What should users watch for in Filecoin’s development?
Key developments to monitor include protocol upgrades that improve scalability, reduce costs, or add new functionality like the Filecoin Virtual Machine’s smart contract capabilities. Network metrics such as total storage capacity, active storage deals, and provider geographic distribution indicate ecosystem health and growth. Major partnerships with Web3 platforms, enterprise customers, or data preservation initiatives signal real-world adoption. Regulatory developments affecting cryptocurrency and blockchain storage could significantly impact Filecoin’s accessibility and legal status in different jurisdictions. Competition from other decentralized storage protocols and improvements in centralized cloud storage economics will affect Filecoin’s competitive position. Finally, user experience improvements through better applications, simplified interfaces, and abstraction layers will be critical for mainstream adoption beyond technical users and developers.

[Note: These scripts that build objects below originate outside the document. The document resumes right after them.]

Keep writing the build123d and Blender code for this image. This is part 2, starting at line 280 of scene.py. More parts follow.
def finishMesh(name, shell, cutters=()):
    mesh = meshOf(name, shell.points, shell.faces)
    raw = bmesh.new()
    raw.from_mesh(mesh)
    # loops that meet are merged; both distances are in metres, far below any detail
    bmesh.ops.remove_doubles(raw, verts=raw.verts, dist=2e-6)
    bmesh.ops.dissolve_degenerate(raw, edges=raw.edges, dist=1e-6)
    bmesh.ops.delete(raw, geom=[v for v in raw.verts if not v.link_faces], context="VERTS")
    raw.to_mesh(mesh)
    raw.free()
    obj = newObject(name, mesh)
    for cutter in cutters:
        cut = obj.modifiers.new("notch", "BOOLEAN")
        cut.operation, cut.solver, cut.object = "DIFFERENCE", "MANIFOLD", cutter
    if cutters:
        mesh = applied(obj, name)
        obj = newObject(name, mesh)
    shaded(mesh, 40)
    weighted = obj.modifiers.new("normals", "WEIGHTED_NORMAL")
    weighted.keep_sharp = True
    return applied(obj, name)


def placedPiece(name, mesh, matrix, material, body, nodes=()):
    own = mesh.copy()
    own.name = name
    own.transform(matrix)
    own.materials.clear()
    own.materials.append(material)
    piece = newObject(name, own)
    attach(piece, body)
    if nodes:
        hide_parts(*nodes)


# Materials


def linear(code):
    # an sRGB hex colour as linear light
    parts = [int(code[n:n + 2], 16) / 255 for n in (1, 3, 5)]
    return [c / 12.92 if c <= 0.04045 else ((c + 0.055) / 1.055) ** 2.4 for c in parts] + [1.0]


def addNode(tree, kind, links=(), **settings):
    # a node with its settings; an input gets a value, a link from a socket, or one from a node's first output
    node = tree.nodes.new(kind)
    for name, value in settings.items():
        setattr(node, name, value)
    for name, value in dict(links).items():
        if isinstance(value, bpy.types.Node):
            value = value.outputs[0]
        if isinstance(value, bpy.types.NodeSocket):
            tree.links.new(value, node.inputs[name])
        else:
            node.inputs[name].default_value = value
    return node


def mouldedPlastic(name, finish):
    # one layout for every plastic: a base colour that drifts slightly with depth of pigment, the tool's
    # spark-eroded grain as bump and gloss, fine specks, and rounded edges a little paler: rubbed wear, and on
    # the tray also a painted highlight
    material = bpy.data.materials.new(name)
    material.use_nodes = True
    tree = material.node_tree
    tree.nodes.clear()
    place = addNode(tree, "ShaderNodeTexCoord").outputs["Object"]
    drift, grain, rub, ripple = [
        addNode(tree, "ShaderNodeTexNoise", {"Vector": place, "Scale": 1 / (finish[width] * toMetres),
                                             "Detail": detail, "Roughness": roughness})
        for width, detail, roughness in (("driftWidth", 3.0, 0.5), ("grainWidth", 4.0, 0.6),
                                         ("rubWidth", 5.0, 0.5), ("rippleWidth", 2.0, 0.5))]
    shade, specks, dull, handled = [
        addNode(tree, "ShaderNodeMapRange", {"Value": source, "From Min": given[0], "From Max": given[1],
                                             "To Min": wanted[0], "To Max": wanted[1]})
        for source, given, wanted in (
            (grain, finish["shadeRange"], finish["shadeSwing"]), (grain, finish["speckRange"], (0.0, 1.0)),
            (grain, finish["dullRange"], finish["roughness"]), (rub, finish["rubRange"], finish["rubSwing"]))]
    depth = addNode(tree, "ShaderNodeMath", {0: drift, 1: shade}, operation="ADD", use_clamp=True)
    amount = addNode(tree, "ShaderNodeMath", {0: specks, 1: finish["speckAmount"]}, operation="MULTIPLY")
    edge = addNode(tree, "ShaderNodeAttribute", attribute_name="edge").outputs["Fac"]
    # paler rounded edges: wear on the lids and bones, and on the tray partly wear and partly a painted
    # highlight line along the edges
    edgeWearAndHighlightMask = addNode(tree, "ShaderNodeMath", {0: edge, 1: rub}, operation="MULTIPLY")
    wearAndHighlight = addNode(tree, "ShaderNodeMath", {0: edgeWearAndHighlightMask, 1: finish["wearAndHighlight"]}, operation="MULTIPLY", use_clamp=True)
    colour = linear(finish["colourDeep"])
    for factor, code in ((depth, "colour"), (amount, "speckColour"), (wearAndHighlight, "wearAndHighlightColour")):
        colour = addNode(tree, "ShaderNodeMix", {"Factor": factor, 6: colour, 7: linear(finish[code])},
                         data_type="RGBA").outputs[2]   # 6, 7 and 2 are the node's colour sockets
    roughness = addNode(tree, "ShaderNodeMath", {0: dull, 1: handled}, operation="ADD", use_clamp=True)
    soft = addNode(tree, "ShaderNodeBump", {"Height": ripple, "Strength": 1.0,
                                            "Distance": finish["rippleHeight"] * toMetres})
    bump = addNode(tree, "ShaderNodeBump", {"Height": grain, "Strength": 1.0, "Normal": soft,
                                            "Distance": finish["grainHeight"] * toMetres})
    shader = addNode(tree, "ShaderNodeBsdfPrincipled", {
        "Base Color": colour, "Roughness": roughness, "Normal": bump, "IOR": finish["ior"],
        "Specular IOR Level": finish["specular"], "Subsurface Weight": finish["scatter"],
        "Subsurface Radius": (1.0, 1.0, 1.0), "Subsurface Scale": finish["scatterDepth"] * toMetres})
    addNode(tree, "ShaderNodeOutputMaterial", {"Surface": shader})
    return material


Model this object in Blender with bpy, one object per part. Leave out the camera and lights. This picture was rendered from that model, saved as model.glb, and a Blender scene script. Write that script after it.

Cryptocurrency prices are highly volatile. This article is for educational purposes only and does not constitute financial, investment, legal, or tax advice. Always do your own research and consider your financial situation and risk tolerance before making any decision. The data and market information presented reflect sources available at the time of writing (as of 2026-06-11) and may change rapidly. Filecoin involves technical complexity and users should understand the decentralized storage model, cryptographic proof systems, and economic mechanisms before participating as either storage providers or clients. Storage provider participation requires significant hardware investment and technical expertise. Past network growth and adoption trends do not guarantee future performance or token value appreciation. Users should evaluate Filecoin based on their specific use case requirements and risk tolerance rather than price speculation.